_SET EXERCISE_
Below are several entries. Transcribe exactly those lines that fall from the one with "electrode_rear();" through the one with "for node in", end lines included.

**** DATASET EXTRACT ****

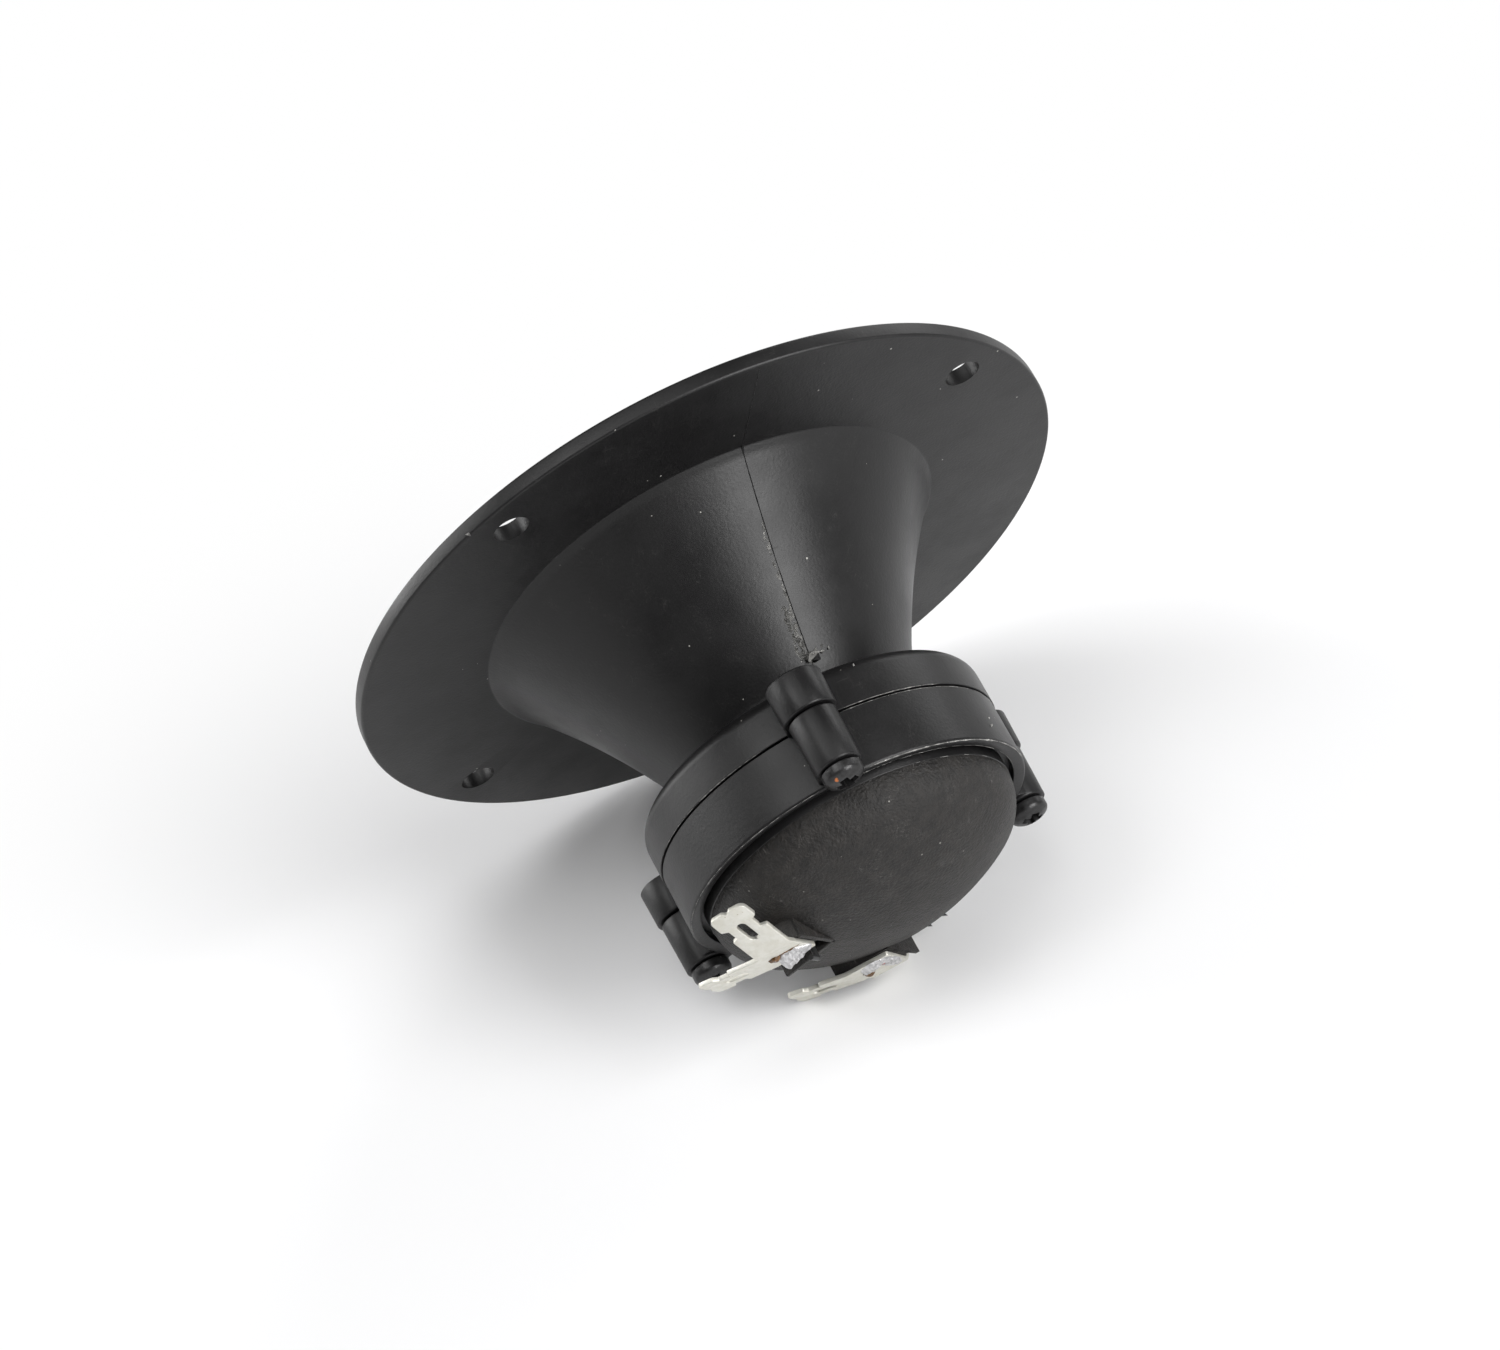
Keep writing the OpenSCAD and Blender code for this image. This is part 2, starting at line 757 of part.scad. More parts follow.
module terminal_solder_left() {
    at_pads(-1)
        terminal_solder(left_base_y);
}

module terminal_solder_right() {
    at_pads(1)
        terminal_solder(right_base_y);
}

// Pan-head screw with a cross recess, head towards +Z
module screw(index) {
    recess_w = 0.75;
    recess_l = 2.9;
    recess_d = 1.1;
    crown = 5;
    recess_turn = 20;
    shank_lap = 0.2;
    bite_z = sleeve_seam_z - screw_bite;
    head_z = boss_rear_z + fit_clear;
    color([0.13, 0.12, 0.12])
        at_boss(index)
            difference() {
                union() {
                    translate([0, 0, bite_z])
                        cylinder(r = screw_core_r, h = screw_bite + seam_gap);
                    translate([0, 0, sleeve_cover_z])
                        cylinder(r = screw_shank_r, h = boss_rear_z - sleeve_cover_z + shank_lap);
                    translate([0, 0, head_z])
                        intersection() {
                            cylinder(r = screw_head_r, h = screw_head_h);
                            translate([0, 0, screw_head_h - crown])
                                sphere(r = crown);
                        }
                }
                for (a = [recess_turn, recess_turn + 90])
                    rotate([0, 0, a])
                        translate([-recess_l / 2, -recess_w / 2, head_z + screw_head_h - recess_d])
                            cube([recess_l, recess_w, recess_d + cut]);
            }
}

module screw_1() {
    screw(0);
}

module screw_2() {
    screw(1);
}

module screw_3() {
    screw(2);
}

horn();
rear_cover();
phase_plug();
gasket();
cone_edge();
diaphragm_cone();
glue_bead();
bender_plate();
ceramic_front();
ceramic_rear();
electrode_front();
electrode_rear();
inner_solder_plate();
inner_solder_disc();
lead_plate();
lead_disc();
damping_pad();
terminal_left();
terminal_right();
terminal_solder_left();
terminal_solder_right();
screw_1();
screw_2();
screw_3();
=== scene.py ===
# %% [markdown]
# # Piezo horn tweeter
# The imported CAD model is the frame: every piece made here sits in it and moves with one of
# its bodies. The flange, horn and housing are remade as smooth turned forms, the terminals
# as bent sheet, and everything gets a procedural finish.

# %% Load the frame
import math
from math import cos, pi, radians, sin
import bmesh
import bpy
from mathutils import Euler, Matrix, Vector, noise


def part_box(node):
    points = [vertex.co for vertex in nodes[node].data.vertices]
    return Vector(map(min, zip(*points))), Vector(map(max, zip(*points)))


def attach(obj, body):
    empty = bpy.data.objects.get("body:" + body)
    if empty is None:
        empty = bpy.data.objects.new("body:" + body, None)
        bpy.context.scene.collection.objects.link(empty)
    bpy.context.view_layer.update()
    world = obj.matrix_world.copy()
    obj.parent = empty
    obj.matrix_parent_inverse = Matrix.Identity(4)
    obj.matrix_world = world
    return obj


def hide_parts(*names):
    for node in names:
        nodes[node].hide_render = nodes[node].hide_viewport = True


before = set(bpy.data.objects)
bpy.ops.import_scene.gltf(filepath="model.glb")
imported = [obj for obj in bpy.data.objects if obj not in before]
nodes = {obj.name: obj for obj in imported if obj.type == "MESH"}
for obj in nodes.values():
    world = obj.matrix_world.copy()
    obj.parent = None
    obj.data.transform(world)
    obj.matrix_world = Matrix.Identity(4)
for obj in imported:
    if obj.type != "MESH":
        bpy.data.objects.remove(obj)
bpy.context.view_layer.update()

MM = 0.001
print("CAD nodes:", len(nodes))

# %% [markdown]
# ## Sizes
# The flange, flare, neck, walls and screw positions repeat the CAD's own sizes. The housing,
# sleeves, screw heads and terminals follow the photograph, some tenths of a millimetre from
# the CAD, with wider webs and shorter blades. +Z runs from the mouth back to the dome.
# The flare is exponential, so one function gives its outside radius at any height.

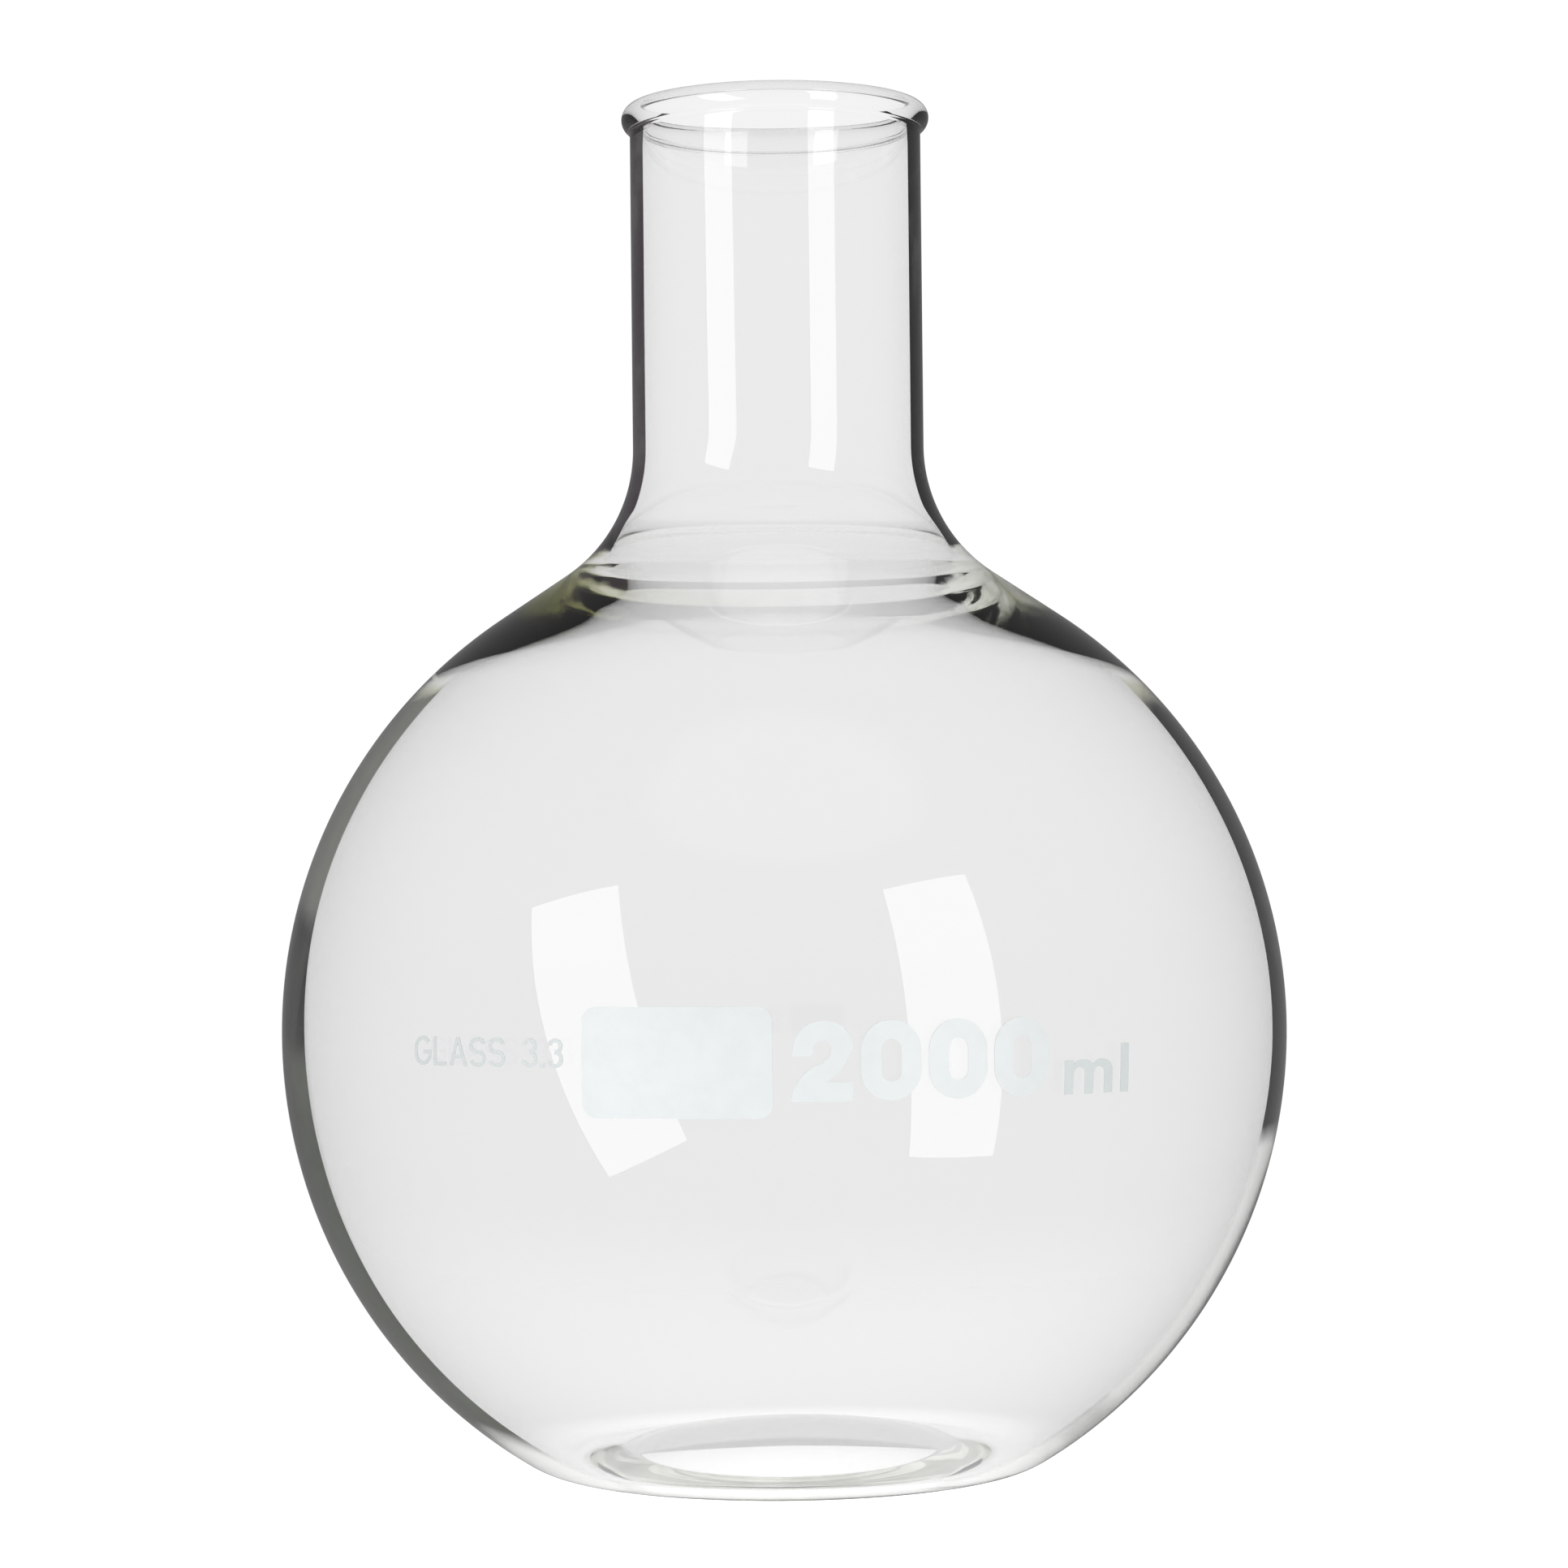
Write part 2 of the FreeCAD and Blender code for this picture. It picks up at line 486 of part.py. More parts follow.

****

_SOLUTION TO THE EXERCISE_
electrode_rear();
inner_solder_plate();
inner_solder_disc();
lead_plate();
lead_disc();
damping_pad();
terminal_left();
terminal_right();
terminal_solder_left();
terminal_solder_right();
screw_1();
screw_2();
screw_3();
=== scene.py ===
# %% [markdown]
# # Piezo horn tweeter
# The imported CAD model is the frame: every piece made here sits in it and moves with one of
# its bodies. The flange, horn and housing are remade as smooth turned forms, the terminals
# as bent sheet, and everything gets a procedural finish.

# %% Load the frame
import math
from math import cos, pi, radians, sin
import bmesh
import bpy
from mathutils import Euler, Matrix, Vector, noise


def part_box(node):
    points = [vertex.co for vertex in nodes[node].data.vertices]
    return Vector(map(min, zip(*points))), Vector(map(max, zip(*points)))


def attach(obj, body):
    empty = bpy.data.objects.get("body:" + body)
    if empty is None:
        empty = bpy.data.objects.new("body:" + body, None)
        bpy.context.scene.collection.objects.link(empty)
    bpy.context.view_layer.update()
    world = obj.matrix_world.copy()
    obj.parent = empty
    obj.matrix_parent_inverse = Matrix.Identity(4)
    obj.matrix_world = world
    return obj


def hide_parts(*names):
    for node in names:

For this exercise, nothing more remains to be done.